Glad you got some eggs! You have chronicled your bee hive so well. I come looking to see what is happening next.
How exciting to get a glimpse as to how bees lay eggs and to see the inside of a working hive. I must come back and show my kids when t hey are home from school. Thanks for sharing!
Thanks for stopping by Gina, I hope the kids enjoy it! I loved bees as a child, and found them to be endlessly fascinating…oh wait, I still do! 😉
Congratulations…What exciting news and with fantastic photos! I await for more exciting stories on their progress. gail
Thanks Gail, more soon I’m sure 😉
Clare, I waited with bated breath as I read through all the intricacies of your bee keeping (so well explained and illustrated too). And yes – did that dance for joy!
Lovely name – the Salvia hive – what more could a bee want.
The Salvia Hive is the first, named because it was the first hive placed in the middle of the developing sage garden. The other three will be ‘Chamomile’, ‘Rosemary’, and ‘Lavender’. I’m painting the ‘Lavender’ hive today. There was going to be a Chervil hive instead of Lavender, but I accidentally broke it’s little tile label. Lavender will let me be creative with paint color instead 😉
Another absorbing story, Clare! Here’s hoping that there were truly two Royal Weddings taking place.
You mentioned once that you had bees on order before the wild bees were caught…have you been able to do without the mail order ones or will you get more as well?
We still have two packages on order with a central valley apiary. A member from our bee guild is picking them up on Thursday afternoon, so the postal service will be spared 😉 We’re still going ahead with them, and have their hives ready to go. It will be interesting to see how they perform compared to these two feral colonies.
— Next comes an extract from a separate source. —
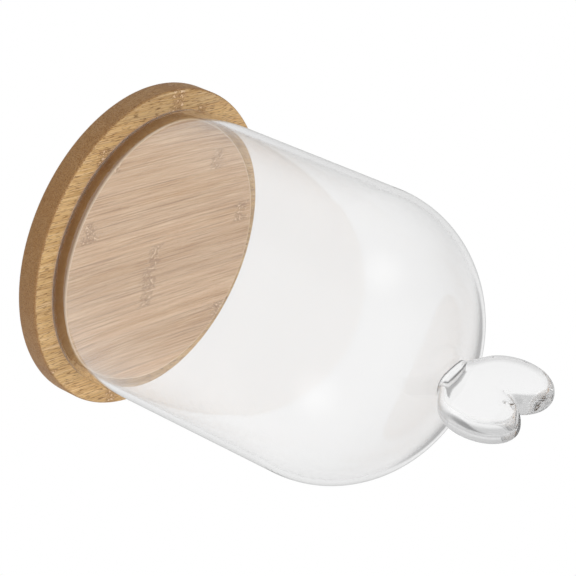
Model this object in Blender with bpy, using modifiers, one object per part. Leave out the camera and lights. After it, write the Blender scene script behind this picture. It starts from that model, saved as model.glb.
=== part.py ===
"""Glass cheese dome with a heart-shaped knob, standing on a round bamboo board.

The board is one blank of edge-glued bamboo staves, turned to a disc with a raised middle. The dome is a blown
glass shell whose fire-polished rim stands on the board's lower ring, round the raised middle. The knob is a solid
glass heart, fused to the crown of the dome. The dome lifts straight off along +Z.

Metres, +Z up. The origin is the centre of the board's underside. The heart lies in the XZ plane.
"""

import math

import bmesh
import bpy

# Board
BOARD_RADIUS = 0.0700
SEAT_HEIGHT = 0.0100
MIDDLE_RADIUS = 0.0578
MIDDLE_HEIGHT = 0.0160
BOARD_EDGE_ROUND = 0.0012
MIDDLE_EDGE_ROUND = 0.0010
STAVE_COUNT = 15
GRAIN_ANGLE = math.radians(-18.0)
BOARD_SEGMENTS = 96

# Glass shell
GLASS_RADIUS = 0.0615
WALL = 0.0024
SHOULDER_HEIGHT = 0.1106
CROWN_RISE = 0.0545
CROWN_WALL = 0.0032
GLASS_SEGMENTS = 72
CROWN_STEPS = 12
RIM_STEPS = 4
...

Clare, this is completely fascinating to me! I admire your courage (I’m extremely allergic so bees are an endeavor I would never take on), and am in awe over your knowledge. I so wish I could visit your farm! I’m keeping my fingers crossed for a “good” queen bee. I can’t wait for the update!!
I think bees are fascinating, but must confess that I know very little about them. I really enjoyed learning about the queen and the hive in your post. I liked that you sprinkled humour here and there. It made for a great read.
Congratulations on all the eggs! I hope everything continues to go well with your bee-keeping. Also, congratulations on your previous post regarding the successful grafting of your fruit trees. Everything you do seems to be well researched and carefully executed, and with excellent results. Bravo!
Hats off to you, Claire! I’ve always enjoyed your humorous but edifying poultry-raising ruminations, but I now find myself totally immersed in your new beekeeping mojo! Without bees, there would be little to no fruits from our horticultural endeavors. I must admit I’ve always been a wuss when it comes to potentially stinging insects of any kind (chalk it up to all the weird six-legged critters I encountered as a kid in Taiwan). But I promise not to run screaming & gesticulating wildly like a stereotypical girl into the house the next time a bee swarm swarms through…
Goodness, I had no idea how complex – and fascinating – bee keeping was until I started reading your bee posts. So glad you got to break out the cigars, hope the poor Queen doesn’t need replacing.
Clare, I have become totally engrossed in your bee tales, and I find myself looking forward to these posts as I did to Fowl Friday posts last year. You have a wonderful talent for explaining complex phenomena in a very clear way.